= Solresor =

Travel and holiday companies of Sweden

Solresor is Sweden's fourth-largest travel agency and was formed in 1989. During their first season the company only offered travel to Gran Canaria while nowadays flights to more than 20 countries worldwide are offered. Solresor is based in Malmö with CEO Anders Hagert, who helped start the company.. Travel shops exist in central locations at Stockholm and Gothenburg. Solresor is owned by Primera Travel Group Scandinavia. This group includes also the Solresor subsidiary Solia, a travel agency in all Nordic countries, and Ireland. For three consecutive years, 2005, 2006 and 2007, Solresor has won the Swedish travel industry's Grand Travel Award for "Best tour operator".

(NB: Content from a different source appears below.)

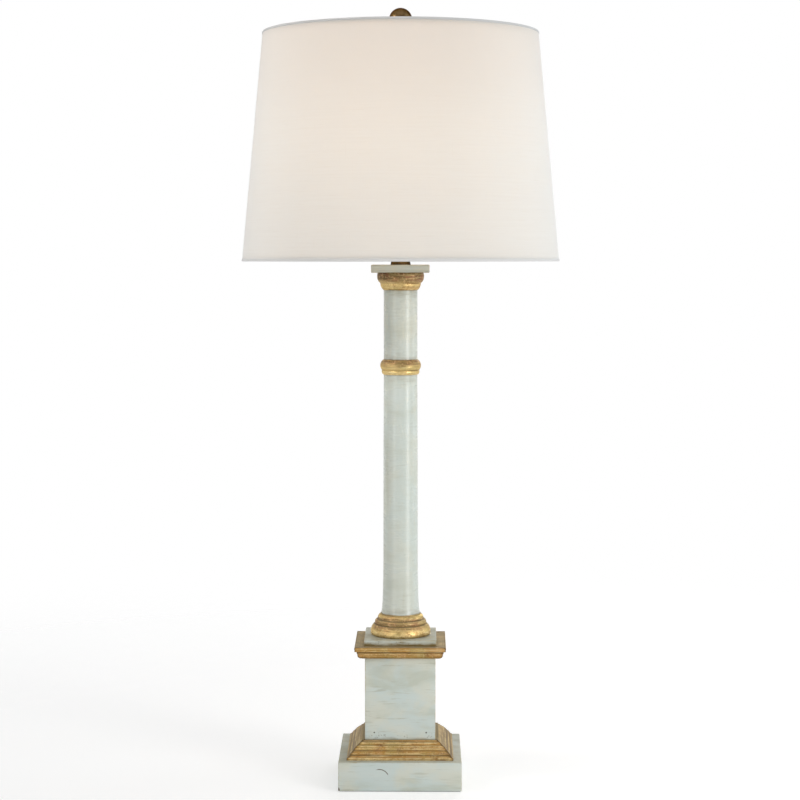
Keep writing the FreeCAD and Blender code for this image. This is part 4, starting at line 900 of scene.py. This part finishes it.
weave_up = most(times(thread_round(weft), over), times(thread_round(warp), less(1, over)))
slubs = most(ramp(cloud(stretched(spot, (26, 900, 1)), 1, 3, 0.6), 0.56, 0.74),
             ramp(cloud(stretched(spot, (900, 22, 1)), 1, 3, 0.6), 0.6, 0.78))
give_out(plain_weave, Relief=fused(slubs, 0.5, weave_up), Slubs=slubs,
         Tone=cloud(stretched(spot, (9, 420, 1)), 1, 4, 0.6))


def linen(name, light_through, crown, dark, pale):
    """Slubbed plain weave that follows the cloth's own UV map, and lets the bulb's light through. Its top is
    tinted with painted light: a warmer glow on the cover, painted shade on a band.
    """
    material, spot = new_finish(name)
    tree = spot.id_data
    weave = use(plain_weave, add_node("UVMap", tree=tree, uv_map="cloth").outputs["UV"], Pitch=0.0007)
    # Towards the top the colour goes over to the crown tint, which is painted light.
    flax = layered(dark, (weave["Tone"], pale), (times(weave["Slubs"], 0.3), (0.76, 0.72, 0.66)),
                   (ramp(split(spot)["Z"], 0.74, 0.9), crown))
    shader = lay_on(flax, ramp(weave["Relief"], 0, 1, 0.95, 0.8), weave["Relief"], 0.00003,
                    Sheen_Weight=0.3, Sheen_Roughness=0.5, Sheen_Tint=(0.9, 0.95, 1), Specular_IOR_Level=0.2)
    slant = add_node("LayerWeight", tree=tree).outputs["Facing"]
    share = fused(slant, -0.9 * light_through, light_through)
    let_through(share, shader, add_node("BsdfTranslucent", {"Color": flax}))
    return material


cloth_low, cloth_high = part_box("shade_fabric")
foot_radius, head_radius, lap, lap_rise, lap_slope = cloth_high.x, 0.1632, 0.012, 0.00045, 0.006
cloth_height = cloth_high.z - cloth_low.z
slant = hypot(foot_radius - head_radius, cloth_height)
cloth = bmesh.new()
bmesh.ops.create_grid(cloth, x_segments=366, y_segments=24, size=0.5)
cloth_map = cloth.loops.layers.uv.new("cloth")
lap_turn = lap / head_radius
whole_turn = 2 * pi + lap_turn
for face in cloth.faces:
    for loop in face.loops:
        loop[cloth_map].uv = ((loop.vert.co.x + 0.5) * whole_turn * (foot_radius + head_radius) / 2,
                              (loop.vert.co.y + 0.5) * slant)
for vert in cloth.verts:
    turn, rise = (vert.co.x + 0.5) * whole_turn, vert.co.y + 0.5
    radius = foot_radius + (head_radius - foot_radius) * rise
    radius += lap_rise * max(0, min(1, (turn - 2 * pi + lap_slope) / lap_slope))
    heading = pi / 2 - lap_turn / 2 + turn
    vert.co = (radius * cos(heading), radius * sin(heading), cloth_low.z + rise * cloth_height)
face_outwards(cloth)
if sum(face.normal.dot(face.calc_center_median() * Vector((1, 1, 0))) for face in cloth.faces) < 0:
    bmesh.ops.reverse_faces(cloth, faces=cloth.faces)
# The cover's crown tint is a painted warmer glow, as if the bulb lit the top of the shade more.
cover_linen = linen("linen", 0.42, (0.805, 0.76, 0.71), (0.82, 0.8, 0.765), (0.86, 0.85, 0.82))
cover = hang("linen_cover", cloth, cover_linen, "shade_fabric", "shade", 60)


def band(name, node, edge, inward, tall):
    """A strip of linen folded over one rim of the shade."""
    thick, tucked, backed = 0.0005, 0.0026, 0.001
    slope = (head_radius - foot_radius) / cloth_height

    def at(inset, up, bulge=0):
        return foot_radius + slope * (up - cloth_low.z) - inset, up, bulge

    out, back, over = edge + inward * tall, edge + inward * tucked, edge - inward * thick
    fold = inward * thick * 0.8
    folded = turned(outline([
        at(-thick * 0.3, out, 0.1 * inward), at(-thick, out - fold), at(-thick, over + fold, 0.2 * inward),
        at(-thick * 0.2, over), at(backed + thick * 0.2, over), at(backed + thick, over + fold),
        at(backed + thick, back), at(backed, back), at(backed, edge), at(0, edge), at(0, out)],
        step=0.0006), steps=240)
    band_map = folded.loops.layers.uv.new("cloth")
    for face in folded.faces:
        centre = atan2(*face.calc_center_median().xy)
        for loop in face.loops:
            turn = atan2(*loop.vert.co.xy)
            turn += 2 * pi * round((centre - turn) / (2 * pi))
            loop[band_map].uv = (turn * foot_radius, loop.vert.co.z + loop.vert.co.xy.length)
    return hang(name, folded, shaded_band_linen, node, "shade", 50)


# The bands are darker grey than the cover as painted shade, and the crown tint darkens the head band again as
# painted shade.
shaded_band_linen = linen("shaded_band_linen", 0.04, (0.58, 0.575, 0.57), (0.67, 0.66, 0.65), (0.73, 0.72, 0.71))
bands = [band("foot_band", "shade_bottom_trim", cloth_low.z, 1, 0.0027),
         band("head_band", "shade_top_trim", cloth_high.z, -1, 0.0021)]


# Finial: a ball turned in brass on a short waisted neck, darkened as the neck cap is. It screws on the
# stud and holds the shade down.
low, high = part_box("finial")
ball, ball_top = high.x * 1.06, high.z - 0.001
bore, bore_depth = 0.00316, 0.0162
finial = turned(outline([
    (0, low.z + bore_depth), (bore, low.z + bore_depth), (bore, low.z), (0.0077, low.z, 0.2),
    (0.008, low.z + 0.0003), (0.008, low.z + 0.00254, 0.25), (0.0056, low.z + 0.0057),
    (0.00496, low.z + 0.0076, -0.15), ball_arc(ball, ball_top - ball, radians(63)), (0, ball_top)],
    step=0.0009), steps=96)
hang("ball_top", finial, old_brass, "finial", "ball_finial")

In 2008, Solresor's turnover amounted to over SEK 2 billion, excluding subsidiaries. In the same year more than 200,000 passengers travelled with Solresor. The company has grown each year since its inception. In 2007, sales increased by 40% and the same year Solresor was declared one of the fastest growing companies by the Swedish daily Dagens Industri.

Solresor offers both charters to traditional destinations and long-distance travels with scheduled flights.

== History ==

In 1989, Solresor started as part of STS Student Travel School. During the first year 2,700 passengers travelled with Solresor to Gran Canaria but passenger numbers and the number of destinations increased each year. The big breakthrough occurred in 2000 when Solresor became the first in Sweden to arrange charter flights to the Portuguese archipelago of Azores. Thereafter, the offer of worldwide destinations grew rapidly. Solresor was also the only company to launch charter flights to Salalah in the Sultanate of Oman.

In autumn 2005, Solresor was sold, including the Norwegian subsidiary of Solia, to the Primera Travel Group of Canada, owned by Andri M. Ingólfsson. The Primera Travel Group Scandinavia includes tour operators and travel agencies in all Nordic countries and Ireland. Also the airline Primera Air is part of the group.